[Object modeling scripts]
━━━━
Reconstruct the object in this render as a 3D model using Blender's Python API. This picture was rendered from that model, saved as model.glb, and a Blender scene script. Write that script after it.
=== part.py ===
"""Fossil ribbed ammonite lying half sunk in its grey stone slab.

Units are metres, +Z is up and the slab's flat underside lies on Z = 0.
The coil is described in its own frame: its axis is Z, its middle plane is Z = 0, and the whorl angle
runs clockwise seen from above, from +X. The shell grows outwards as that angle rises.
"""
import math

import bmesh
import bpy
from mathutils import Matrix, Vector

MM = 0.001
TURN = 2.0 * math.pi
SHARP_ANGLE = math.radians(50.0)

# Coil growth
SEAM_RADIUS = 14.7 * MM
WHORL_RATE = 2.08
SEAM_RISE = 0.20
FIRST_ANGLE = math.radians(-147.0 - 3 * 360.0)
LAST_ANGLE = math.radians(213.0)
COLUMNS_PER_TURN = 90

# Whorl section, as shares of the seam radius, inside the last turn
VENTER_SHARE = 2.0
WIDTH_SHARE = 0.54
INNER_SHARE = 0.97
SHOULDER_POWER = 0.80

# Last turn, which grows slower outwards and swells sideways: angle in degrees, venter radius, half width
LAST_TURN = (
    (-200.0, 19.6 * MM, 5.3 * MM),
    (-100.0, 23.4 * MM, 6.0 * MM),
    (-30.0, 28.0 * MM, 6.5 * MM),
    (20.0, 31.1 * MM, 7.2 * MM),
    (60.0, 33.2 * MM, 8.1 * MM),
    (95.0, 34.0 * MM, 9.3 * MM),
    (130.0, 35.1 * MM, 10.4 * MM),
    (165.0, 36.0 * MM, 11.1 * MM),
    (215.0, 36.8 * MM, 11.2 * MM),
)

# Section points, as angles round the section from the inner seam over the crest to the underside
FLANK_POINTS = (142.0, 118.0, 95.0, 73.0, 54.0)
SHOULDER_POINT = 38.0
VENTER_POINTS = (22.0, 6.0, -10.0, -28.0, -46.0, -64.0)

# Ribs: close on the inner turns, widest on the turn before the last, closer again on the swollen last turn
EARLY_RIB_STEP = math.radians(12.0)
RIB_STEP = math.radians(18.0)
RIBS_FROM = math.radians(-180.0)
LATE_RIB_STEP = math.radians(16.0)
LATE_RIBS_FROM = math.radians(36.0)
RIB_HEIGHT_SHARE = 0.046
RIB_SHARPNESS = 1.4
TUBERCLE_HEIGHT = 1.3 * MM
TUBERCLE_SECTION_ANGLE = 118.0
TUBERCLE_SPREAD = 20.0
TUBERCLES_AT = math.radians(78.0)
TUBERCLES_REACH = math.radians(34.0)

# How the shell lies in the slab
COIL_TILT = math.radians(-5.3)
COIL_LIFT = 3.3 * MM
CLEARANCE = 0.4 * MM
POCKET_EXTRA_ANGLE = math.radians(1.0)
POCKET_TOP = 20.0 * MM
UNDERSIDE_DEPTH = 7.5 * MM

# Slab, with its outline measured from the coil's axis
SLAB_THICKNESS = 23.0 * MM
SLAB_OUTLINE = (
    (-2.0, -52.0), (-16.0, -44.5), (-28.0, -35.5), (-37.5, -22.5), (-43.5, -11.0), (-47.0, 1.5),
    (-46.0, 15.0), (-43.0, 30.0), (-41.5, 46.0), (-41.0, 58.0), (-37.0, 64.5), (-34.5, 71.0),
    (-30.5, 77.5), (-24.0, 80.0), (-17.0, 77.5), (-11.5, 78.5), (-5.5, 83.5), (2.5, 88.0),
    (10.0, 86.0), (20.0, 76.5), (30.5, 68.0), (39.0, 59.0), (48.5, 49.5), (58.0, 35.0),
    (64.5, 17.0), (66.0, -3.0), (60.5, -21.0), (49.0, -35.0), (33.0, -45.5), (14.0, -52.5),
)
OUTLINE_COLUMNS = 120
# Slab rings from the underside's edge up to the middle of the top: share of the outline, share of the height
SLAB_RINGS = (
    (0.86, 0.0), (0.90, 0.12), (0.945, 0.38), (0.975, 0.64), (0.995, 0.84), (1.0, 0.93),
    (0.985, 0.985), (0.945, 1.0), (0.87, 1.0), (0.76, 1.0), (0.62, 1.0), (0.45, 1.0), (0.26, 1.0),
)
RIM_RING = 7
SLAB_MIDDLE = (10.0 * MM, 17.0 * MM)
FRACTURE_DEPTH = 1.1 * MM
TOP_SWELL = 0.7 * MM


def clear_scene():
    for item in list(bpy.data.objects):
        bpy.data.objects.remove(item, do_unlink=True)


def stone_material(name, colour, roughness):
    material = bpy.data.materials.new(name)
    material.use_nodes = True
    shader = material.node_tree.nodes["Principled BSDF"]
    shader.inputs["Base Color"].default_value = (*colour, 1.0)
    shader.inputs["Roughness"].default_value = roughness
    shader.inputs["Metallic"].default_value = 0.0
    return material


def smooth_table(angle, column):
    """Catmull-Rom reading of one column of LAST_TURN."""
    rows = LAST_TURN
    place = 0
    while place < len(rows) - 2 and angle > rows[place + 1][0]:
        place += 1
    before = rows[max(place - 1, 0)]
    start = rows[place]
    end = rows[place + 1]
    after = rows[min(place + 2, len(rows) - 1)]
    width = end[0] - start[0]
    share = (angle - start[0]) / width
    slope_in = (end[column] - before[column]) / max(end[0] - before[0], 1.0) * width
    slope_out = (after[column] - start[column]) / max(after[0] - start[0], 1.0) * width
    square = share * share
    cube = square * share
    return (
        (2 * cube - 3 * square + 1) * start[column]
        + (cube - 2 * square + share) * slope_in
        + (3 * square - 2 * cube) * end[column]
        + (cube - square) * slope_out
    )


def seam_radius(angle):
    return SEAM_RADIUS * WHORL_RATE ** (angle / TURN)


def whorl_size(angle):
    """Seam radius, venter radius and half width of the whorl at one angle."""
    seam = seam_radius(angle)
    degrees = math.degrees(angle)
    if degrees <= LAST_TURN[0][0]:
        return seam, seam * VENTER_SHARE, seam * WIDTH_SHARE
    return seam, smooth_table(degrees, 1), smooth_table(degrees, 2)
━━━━
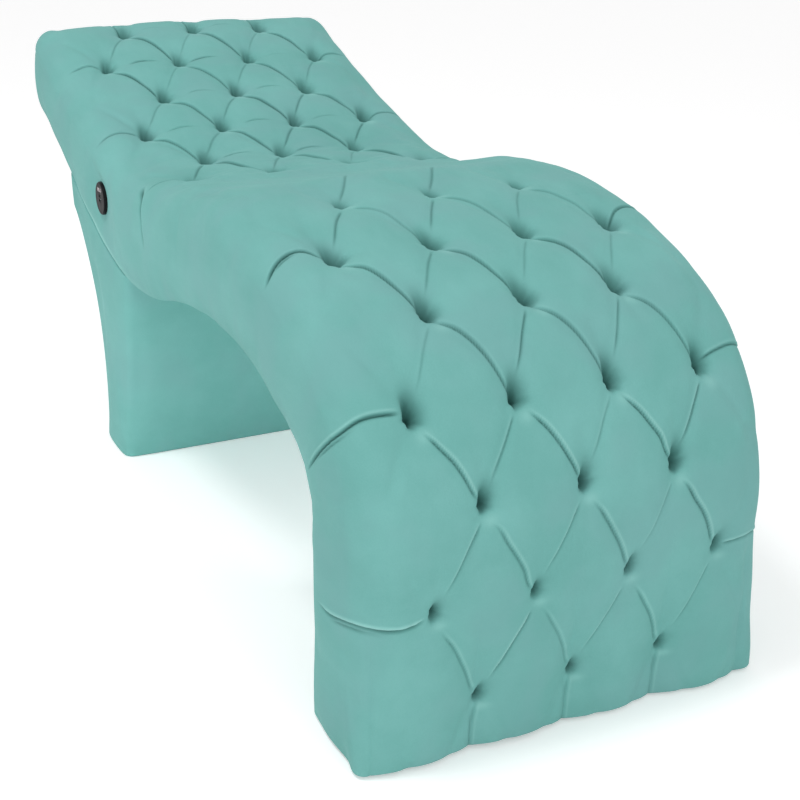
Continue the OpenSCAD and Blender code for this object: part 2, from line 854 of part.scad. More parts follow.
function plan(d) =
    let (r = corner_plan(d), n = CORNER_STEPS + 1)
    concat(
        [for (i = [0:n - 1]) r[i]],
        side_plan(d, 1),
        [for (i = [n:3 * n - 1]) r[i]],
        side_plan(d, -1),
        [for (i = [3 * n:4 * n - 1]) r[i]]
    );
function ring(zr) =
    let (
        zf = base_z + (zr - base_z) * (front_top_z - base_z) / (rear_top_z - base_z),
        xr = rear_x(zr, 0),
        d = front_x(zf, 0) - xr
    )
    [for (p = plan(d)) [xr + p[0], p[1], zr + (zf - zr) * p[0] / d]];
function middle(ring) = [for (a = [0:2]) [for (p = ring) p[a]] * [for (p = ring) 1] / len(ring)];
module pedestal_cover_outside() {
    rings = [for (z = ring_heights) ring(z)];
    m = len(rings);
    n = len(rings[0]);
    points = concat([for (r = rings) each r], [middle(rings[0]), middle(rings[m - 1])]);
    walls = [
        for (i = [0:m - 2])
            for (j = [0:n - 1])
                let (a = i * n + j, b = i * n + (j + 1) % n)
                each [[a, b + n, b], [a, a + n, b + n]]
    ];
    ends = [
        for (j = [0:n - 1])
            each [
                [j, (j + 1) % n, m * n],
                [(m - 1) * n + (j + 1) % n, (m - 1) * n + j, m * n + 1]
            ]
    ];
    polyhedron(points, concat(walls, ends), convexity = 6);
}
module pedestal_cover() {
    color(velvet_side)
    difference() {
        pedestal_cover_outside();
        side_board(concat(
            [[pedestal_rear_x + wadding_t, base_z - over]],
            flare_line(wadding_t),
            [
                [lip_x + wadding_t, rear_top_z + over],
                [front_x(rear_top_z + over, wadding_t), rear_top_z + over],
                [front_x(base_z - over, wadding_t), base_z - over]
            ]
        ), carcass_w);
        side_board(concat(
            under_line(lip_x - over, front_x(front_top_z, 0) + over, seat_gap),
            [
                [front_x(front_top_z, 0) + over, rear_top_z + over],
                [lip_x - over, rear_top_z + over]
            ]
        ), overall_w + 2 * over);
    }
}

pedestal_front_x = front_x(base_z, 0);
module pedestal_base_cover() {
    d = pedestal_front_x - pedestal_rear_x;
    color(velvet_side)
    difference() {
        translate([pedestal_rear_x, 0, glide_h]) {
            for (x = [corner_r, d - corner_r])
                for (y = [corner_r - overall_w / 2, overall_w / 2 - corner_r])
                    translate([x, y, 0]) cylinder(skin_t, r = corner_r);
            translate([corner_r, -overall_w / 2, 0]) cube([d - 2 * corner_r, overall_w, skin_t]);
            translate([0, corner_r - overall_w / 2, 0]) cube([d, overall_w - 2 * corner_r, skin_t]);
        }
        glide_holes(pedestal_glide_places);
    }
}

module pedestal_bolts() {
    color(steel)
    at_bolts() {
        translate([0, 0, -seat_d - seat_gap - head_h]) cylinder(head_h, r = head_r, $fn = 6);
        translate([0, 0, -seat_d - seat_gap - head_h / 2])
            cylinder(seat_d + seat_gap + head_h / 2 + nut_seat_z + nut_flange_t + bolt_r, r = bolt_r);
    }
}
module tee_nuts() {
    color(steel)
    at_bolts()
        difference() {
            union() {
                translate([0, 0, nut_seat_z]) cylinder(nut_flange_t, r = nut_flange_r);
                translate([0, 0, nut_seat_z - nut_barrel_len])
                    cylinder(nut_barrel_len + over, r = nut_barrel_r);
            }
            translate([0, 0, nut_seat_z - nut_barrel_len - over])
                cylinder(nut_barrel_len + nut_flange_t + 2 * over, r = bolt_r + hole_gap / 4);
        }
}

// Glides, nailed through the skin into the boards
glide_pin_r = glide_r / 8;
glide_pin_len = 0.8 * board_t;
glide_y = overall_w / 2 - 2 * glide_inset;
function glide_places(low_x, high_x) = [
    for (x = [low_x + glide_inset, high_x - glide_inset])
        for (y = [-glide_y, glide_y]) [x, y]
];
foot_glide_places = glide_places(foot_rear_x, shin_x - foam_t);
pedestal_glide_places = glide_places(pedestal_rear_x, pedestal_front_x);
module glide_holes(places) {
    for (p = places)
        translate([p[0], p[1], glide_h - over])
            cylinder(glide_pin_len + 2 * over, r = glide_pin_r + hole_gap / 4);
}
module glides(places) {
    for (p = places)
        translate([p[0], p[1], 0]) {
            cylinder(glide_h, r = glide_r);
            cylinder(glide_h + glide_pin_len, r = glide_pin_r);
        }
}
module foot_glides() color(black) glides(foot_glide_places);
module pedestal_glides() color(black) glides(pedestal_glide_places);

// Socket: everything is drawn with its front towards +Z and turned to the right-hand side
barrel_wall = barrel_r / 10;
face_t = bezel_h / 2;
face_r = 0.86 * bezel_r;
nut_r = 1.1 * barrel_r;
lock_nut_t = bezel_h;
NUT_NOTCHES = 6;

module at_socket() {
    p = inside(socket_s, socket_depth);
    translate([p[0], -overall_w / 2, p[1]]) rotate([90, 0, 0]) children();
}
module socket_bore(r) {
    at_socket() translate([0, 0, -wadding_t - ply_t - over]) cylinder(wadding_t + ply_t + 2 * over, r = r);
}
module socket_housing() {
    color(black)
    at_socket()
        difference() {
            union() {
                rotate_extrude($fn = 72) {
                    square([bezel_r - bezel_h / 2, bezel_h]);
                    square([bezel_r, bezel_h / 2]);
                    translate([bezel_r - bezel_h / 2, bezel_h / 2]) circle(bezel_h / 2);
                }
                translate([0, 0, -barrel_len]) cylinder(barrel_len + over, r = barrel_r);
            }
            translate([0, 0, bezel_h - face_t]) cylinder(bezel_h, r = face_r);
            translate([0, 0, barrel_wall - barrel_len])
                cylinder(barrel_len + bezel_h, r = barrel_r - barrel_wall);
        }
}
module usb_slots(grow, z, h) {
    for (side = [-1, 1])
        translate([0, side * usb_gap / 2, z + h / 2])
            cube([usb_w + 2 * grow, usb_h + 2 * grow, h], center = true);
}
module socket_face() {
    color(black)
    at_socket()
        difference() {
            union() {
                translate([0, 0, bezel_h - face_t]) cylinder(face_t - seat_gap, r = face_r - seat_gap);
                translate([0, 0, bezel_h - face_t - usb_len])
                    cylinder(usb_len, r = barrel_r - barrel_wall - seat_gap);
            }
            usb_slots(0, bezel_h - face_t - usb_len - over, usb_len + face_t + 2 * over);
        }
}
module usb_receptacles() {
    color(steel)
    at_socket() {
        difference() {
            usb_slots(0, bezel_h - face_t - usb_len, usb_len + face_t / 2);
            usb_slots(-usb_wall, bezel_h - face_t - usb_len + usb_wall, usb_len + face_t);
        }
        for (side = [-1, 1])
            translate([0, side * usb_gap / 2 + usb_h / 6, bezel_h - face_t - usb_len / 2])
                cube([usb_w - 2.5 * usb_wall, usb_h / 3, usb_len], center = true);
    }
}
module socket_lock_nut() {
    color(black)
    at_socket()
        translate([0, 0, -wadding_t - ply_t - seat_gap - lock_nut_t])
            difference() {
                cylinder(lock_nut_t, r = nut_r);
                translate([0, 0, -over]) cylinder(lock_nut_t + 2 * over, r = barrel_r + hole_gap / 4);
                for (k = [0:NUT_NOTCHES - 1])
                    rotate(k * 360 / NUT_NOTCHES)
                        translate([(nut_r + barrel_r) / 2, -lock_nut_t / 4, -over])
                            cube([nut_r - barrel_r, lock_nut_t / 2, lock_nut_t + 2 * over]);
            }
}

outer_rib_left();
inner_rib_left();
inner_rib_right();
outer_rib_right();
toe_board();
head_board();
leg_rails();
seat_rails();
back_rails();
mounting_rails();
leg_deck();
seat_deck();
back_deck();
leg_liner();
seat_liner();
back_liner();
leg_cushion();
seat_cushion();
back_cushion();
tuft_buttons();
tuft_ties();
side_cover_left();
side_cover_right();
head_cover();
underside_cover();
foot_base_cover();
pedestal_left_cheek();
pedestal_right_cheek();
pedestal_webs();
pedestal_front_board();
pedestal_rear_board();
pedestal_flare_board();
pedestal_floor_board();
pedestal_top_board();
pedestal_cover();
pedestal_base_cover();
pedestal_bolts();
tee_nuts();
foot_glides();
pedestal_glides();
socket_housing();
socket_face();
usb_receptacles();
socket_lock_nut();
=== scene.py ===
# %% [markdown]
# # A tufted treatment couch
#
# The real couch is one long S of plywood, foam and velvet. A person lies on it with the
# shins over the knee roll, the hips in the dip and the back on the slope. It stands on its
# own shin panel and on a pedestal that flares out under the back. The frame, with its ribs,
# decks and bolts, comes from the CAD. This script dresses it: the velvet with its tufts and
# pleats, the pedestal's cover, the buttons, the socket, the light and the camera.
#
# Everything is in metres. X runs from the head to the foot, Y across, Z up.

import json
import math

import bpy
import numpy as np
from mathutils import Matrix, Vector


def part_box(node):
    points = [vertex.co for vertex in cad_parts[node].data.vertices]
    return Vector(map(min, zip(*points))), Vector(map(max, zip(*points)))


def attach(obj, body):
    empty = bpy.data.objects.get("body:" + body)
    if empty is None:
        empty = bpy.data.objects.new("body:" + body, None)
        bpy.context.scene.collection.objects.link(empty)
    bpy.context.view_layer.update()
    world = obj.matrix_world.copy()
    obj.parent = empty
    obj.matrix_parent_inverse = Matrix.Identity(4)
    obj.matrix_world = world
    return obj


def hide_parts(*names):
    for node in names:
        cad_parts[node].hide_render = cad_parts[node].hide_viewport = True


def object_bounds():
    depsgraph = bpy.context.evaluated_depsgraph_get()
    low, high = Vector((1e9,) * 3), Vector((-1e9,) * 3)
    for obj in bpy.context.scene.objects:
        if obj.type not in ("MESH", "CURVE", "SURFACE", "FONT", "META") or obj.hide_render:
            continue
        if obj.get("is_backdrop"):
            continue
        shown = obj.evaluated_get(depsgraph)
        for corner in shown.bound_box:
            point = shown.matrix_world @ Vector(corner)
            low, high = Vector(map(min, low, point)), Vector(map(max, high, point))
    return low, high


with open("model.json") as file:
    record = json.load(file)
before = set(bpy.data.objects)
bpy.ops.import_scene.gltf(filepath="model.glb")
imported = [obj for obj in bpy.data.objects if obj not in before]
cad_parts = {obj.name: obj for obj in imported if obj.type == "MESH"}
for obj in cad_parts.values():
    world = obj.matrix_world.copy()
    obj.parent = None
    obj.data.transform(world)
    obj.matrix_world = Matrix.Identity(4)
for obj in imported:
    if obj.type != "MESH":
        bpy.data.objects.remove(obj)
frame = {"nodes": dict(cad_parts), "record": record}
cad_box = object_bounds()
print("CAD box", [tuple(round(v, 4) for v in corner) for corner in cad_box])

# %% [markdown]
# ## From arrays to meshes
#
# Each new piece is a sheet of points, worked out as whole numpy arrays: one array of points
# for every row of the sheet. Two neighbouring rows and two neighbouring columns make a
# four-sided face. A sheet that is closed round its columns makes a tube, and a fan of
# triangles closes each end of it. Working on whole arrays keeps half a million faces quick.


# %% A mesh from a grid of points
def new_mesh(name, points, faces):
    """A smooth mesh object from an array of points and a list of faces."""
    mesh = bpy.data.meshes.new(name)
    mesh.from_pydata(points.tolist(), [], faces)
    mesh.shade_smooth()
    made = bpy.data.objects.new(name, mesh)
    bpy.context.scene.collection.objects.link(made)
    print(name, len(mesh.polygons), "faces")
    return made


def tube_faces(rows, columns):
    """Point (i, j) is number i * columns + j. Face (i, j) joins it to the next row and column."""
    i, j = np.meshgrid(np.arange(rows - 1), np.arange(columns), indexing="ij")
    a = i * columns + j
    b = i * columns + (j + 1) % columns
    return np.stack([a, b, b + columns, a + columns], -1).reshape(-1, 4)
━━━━
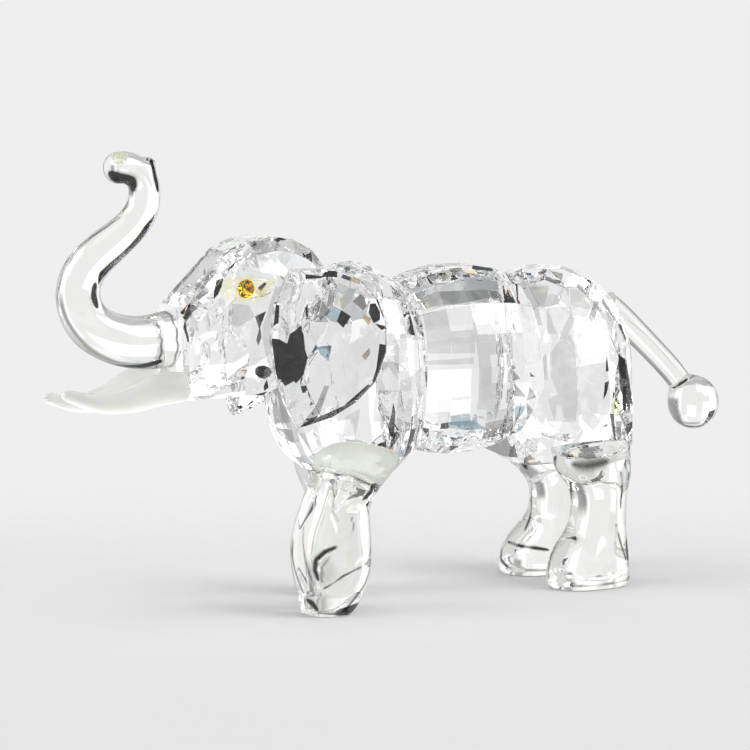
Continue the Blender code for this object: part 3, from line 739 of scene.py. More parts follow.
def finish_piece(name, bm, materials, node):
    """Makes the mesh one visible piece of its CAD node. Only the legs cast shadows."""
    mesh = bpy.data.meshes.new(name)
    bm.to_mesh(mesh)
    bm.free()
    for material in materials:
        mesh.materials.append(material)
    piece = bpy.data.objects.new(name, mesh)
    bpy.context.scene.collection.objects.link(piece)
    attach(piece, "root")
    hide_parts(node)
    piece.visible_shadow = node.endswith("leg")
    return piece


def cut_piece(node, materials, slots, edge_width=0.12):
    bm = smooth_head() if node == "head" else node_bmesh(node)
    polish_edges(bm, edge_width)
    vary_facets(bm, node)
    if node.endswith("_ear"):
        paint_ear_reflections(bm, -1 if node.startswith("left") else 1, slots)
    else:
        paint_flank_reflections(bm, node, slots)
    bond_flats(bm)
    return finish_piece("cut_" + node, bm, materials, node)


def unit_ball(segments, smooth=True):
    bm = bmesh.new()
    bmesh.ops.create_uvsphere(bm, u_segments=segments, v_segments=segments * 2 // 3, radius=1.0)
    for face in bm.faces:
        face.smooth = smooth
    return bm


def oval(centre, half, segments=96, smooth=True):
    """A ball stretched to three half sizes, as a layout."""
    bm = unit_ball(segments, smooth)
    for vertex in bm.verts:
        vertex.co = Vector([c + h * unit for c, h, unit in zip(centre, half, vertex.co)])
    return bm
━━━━
INSTRUCTIONS TO FOLLOW
Return nothing but the lines running from the line with "obj.matrix_world = world" through the line with "point = shown.matrix_world", exactly as they appear.

EXERCISE OUTPUT
    obj.matrix_world = world
    return obj


def hide_parts(*names):
    for node in names:
        cad_parts[node].hide_render = cad_parts[node].hide_viewport = True


def object_bounds():
    depsgraph = bpy.context.evaluated_depsgraph_get()
    low, high = Vector((1e9,) * 3), Vector((-1e9,) * 3)
    for obj in bpy.context.scene.objects:
        if obj.type not in ("MESH", "CURVE", "SURFACE", "FONT", "META") or obj.hide_render:
            continue
        if obj.get("is_backdrop"):
            continue
        shown = obj.evaluated_get(depsgraph)
        for corner in shown.bound_box:
            point = shown.matrix_world @ Vector(corner)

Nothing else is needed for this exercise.